Единственное, что выторговали немцы, – это очень сильное растягивание времени, когда капитуляция вступает в силу. В принципе, никакая капитуляция не может вступить в силу немедленно, потому что необходимо время для передачи приказов на места – иначе части, не знающие о капитуляции и продолжающие сражаться, окажутся ее нарушителями. Но немцы получили почти двое суток: до 23:01 8 мая (по центральноевропейскому времени, соответственно это 01:01 9 мая по московскому декретному).

Сталина это устраивало, так как давало возможность подготовить помпезный спектакль в Берлине, где Жуков как представитель СССР (то есть как бы представитель его личности) играл бы центральную роль.

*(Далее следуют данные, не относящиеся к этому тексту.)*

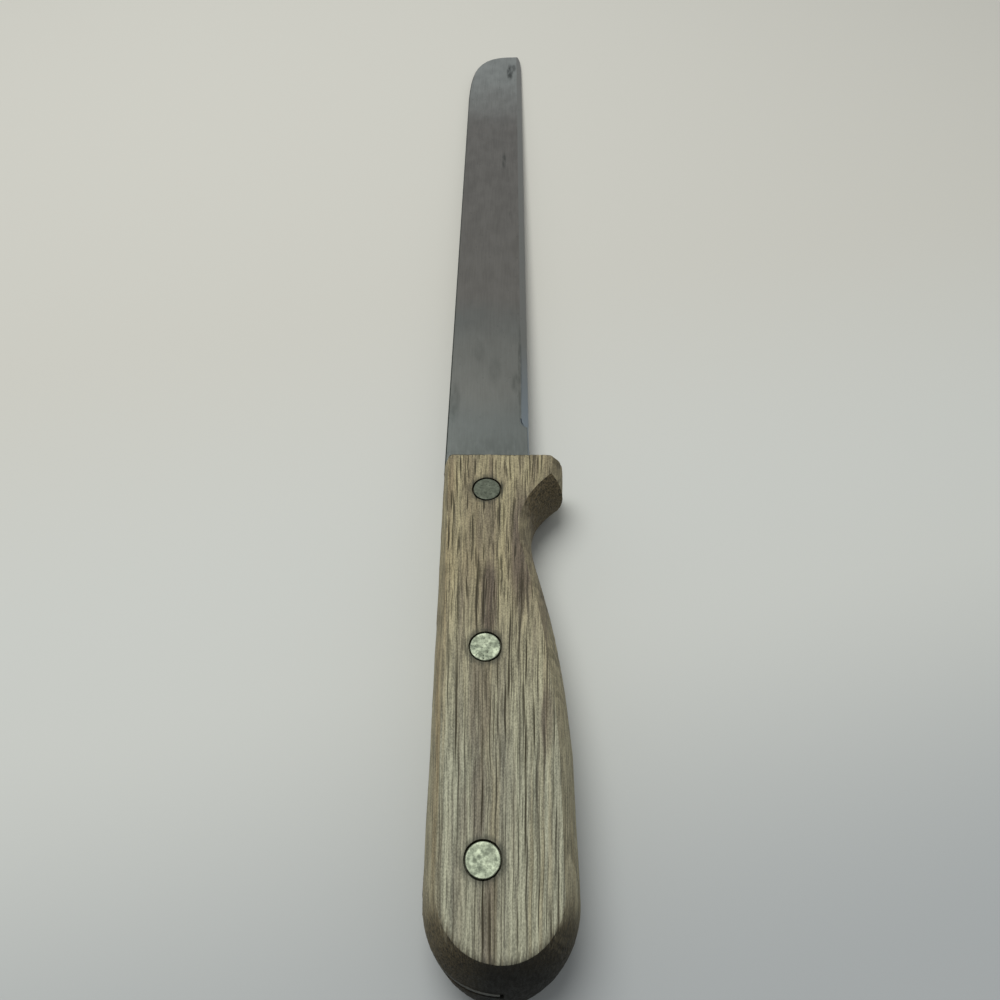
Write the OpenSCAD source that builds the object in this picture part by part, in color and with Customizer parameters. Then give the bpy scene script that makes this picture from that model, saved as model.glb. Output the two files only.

Главной головной болью для Сталина было теперь сохранить в секрете "неправильную" капитуляцию. Вежливые союзники дали ему соответствующее обещание.

Беда Сталина состояла в том, что сами-то немцы о капитуляции знали

О ней открыто заявило радио Фленсбурга, кроме того, из ставки Деница на места пошли соответствующие приказы, следовательно, она не могла остаться в секрете и для соприкасавшихся с пленными немцами военных. Мало того, о капитуляции даже заявило "Ассошиейтед пресс": после сообщения радио Фленсбурга его корреспондент Эд Кеннеди счел себя свободным от обязательства держать этот факт в секрете (в результате, однако, он был выгнан из агентства).

Наконец, днем 8 мая о состоявшейся в Реймсе капитуляции официально заявили (к величайшему неудовольствию Сталина) и Черчилль, и Трумэн. Именно с этого момента для всех, кроме жителей СССР, война закончилась. Советским людям знать об этом не полагалось; им полагалось узнать только о том торжественном спектакле, который готовил Сталин в Берлине. Спектакль состоял во вторичном подписании той же самой бумаги, только составленной на трех языках (английском, русском и французском) и с мелкими исправлениями и дополнениями. Подписание это было совершено за 15 минут до вступления капитуляции в силу, что как бы особо подчеркивало бессмысленность действа: ведь если бы капитуляция подписывалась по-настоящему, то за 15 минут подписавший ее генерал даже не успел бы доехать до своего штаба, чтобы отдать необходимый приказ!

Нельзя сказать, впрочем, чтобы все жители СССР оставались в полном неведении. По крайней мере, это касается жителей Москвы и больших городов. Сведения просачивались от дипломатов, западных журналистов и военных, имевших связь с фронтом. Что касается самих фронтовиков, то они уже были пьяны на радостях, так как прекрасно знали о капитуляции от союзников (поэтому на всех фотографиях, демонстрирующих радость и победные салюты советских солдат, мы видим белый день 8 мая, а отнюдь не ночь на 9-е).

Весь день 8 мая Левитан многозначительно анонсировал "важное сообщение". И наконец в час ночи 9 мая оно последовало. Война закончилась и для советских людей.